Your goal: Reproduce the top of the data verbatim, through and including the line that contains "material and its".

Information supplied:

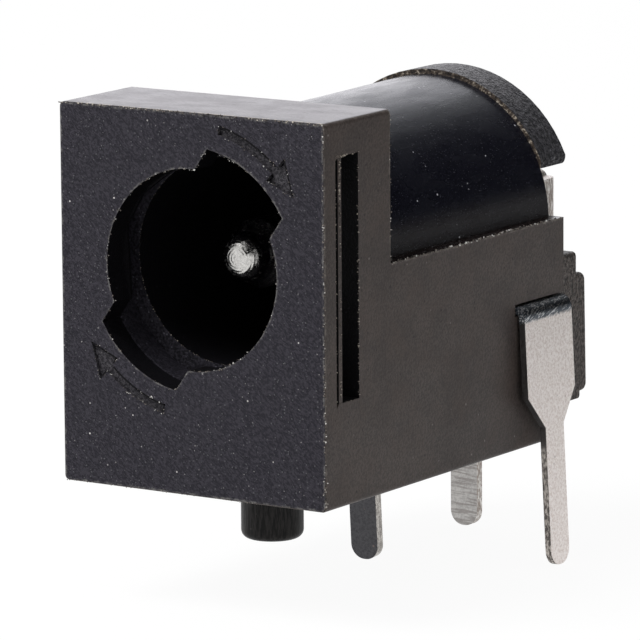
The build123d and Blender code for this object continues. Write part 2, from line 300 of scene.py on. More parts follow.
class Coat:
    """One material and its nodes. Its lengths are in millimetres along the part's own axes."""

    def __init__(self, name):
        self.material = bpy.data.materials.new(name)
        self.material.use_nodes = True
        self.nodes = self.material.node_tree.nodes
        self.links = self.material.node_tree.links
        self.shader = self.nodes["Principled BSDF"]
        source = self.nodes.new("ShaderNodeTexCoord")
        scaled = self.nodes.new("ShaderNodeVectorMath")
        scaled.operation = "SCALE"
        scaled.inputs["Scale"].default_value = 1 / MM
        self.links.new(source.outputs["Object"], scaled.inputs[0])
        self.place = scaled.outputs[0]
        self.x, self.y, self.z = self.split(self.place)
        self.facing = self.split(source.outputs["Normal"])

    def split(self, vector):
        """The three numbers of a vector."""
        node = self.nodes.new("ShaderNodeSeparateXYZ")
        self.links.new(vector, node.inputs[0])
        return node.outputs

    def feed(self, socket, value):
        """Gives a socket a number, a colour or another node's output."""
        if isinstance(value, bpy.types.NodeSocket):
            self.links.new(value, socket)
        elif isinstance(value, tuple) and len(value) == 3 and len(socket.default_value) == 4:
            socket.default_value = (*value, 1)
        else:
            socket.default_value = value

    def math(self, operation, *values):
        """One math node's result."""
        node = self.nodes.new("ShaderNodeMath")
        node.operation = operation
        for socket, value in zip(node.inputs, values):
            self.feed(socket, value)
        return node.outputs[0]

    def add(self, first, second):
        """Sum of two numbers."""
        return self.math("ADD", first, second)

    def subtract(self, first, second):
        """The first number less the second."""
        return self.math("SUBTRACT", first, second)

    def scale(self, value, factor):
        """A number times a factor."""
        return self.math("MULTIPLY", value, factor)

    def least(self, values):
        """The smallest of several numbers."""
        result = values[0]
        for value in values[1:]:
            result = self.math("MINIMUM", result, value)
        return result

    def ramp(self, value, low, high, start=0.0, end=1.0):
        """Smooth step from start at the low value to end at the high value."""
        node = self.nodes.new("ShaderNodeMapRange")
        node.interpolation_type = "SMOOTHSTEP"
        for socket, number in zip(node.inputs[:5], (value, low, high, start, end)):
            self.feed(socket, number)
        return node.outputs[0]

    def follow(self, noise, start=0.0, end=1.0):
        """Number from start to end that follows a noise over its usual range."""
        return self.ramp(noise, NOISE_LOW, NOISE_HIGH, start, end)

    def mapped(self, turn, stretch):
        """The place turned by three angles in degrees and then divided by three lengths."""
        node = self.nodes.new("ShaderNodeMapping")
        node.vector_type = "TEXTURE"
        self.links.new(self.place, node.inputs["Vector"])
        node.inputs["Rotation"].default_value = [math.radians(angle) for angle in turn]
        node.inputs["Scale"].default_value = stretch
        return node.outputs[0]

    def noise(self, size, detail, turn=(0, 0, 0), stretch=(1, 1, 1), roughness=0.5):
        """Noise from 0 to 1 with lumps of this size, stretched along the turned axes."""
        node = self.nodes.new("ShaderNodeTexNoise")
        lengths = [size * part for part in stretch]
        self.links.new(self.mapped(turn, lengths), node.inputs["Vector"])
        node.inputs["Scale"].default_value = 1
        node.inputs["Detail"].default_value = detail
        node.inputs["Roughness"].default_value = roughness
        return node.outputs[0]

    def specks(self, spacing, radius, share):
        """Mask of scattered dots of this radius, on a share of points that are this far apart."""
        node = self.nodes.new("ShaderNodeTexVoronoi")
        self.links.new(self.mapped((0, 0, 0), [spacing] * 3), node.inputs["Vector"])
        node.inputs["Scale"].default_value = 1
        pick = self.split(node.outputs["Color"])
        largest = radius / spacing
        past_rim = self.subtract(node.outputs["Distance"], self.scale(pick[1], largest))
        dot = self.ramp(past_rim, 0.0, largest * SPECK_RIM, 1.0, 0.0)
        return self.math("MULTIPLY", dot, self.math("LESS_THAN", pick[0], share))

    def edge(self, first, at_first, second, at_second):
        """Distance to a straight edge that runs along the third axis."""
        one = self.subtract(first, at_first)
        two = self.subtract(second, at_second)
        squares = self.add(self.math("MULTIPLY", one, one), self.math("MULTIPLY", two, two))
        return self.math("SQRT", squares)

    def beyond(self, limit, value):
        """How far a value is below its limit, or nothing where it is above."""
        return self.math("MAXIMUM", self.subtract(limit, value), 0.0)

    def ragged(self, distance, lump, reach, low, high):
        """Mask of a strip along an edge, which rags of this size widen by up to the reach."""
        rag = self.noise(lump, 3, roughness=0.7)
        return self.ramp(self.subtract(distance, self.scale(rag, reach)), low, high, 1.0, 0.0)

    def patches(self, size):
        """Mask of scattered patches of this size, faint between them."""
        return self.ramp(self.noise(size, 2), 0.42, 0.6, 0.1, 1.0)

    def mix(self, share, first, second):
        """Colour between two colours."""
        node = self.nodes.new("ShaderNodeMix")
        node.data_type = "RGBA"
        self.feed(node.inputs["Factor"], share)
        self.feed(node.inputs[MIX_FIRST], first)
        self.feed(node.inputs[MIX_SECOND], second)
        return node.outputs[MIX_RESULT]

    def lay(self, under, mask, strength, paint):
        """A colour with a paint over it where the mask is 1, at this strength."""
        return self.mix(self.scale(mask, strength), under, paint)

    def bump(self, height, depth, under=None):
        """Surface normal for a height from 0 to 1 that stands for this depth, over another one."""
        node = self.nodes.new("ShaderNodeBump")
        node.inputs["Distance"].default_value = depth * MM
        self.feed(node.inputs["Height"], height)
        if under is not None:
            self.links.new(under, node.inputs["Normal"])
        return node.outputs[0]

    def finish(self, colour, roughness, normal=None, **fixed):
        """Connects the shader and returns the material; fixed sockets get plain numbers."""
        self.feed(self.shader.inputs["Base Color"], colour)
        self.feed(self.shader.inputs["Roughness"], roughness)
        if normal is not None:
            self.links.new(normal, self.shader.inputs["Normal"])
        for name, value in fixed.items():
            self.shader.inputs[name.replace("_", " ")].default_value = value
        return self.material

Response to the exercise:
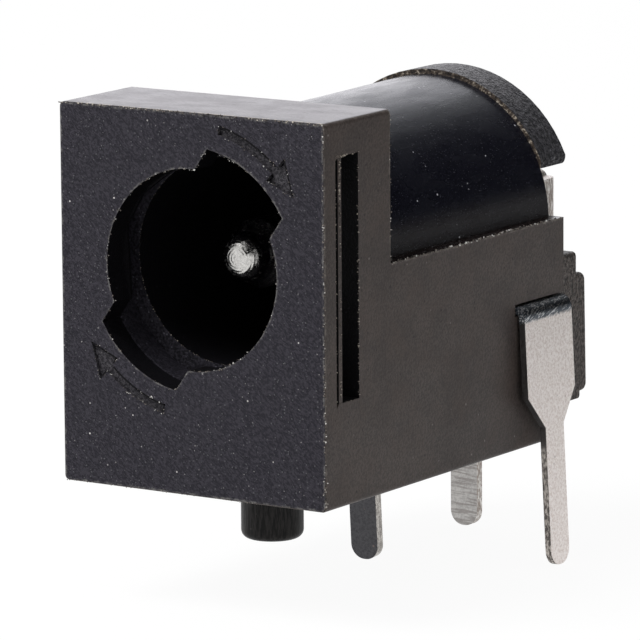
The build123d and Blender code for this object continues. Write part 2, from line 300 of scene.py on. More parts follow.
class Coat:
    """One material and its nodes. Its lengths are in millimetres along the part's own axes."""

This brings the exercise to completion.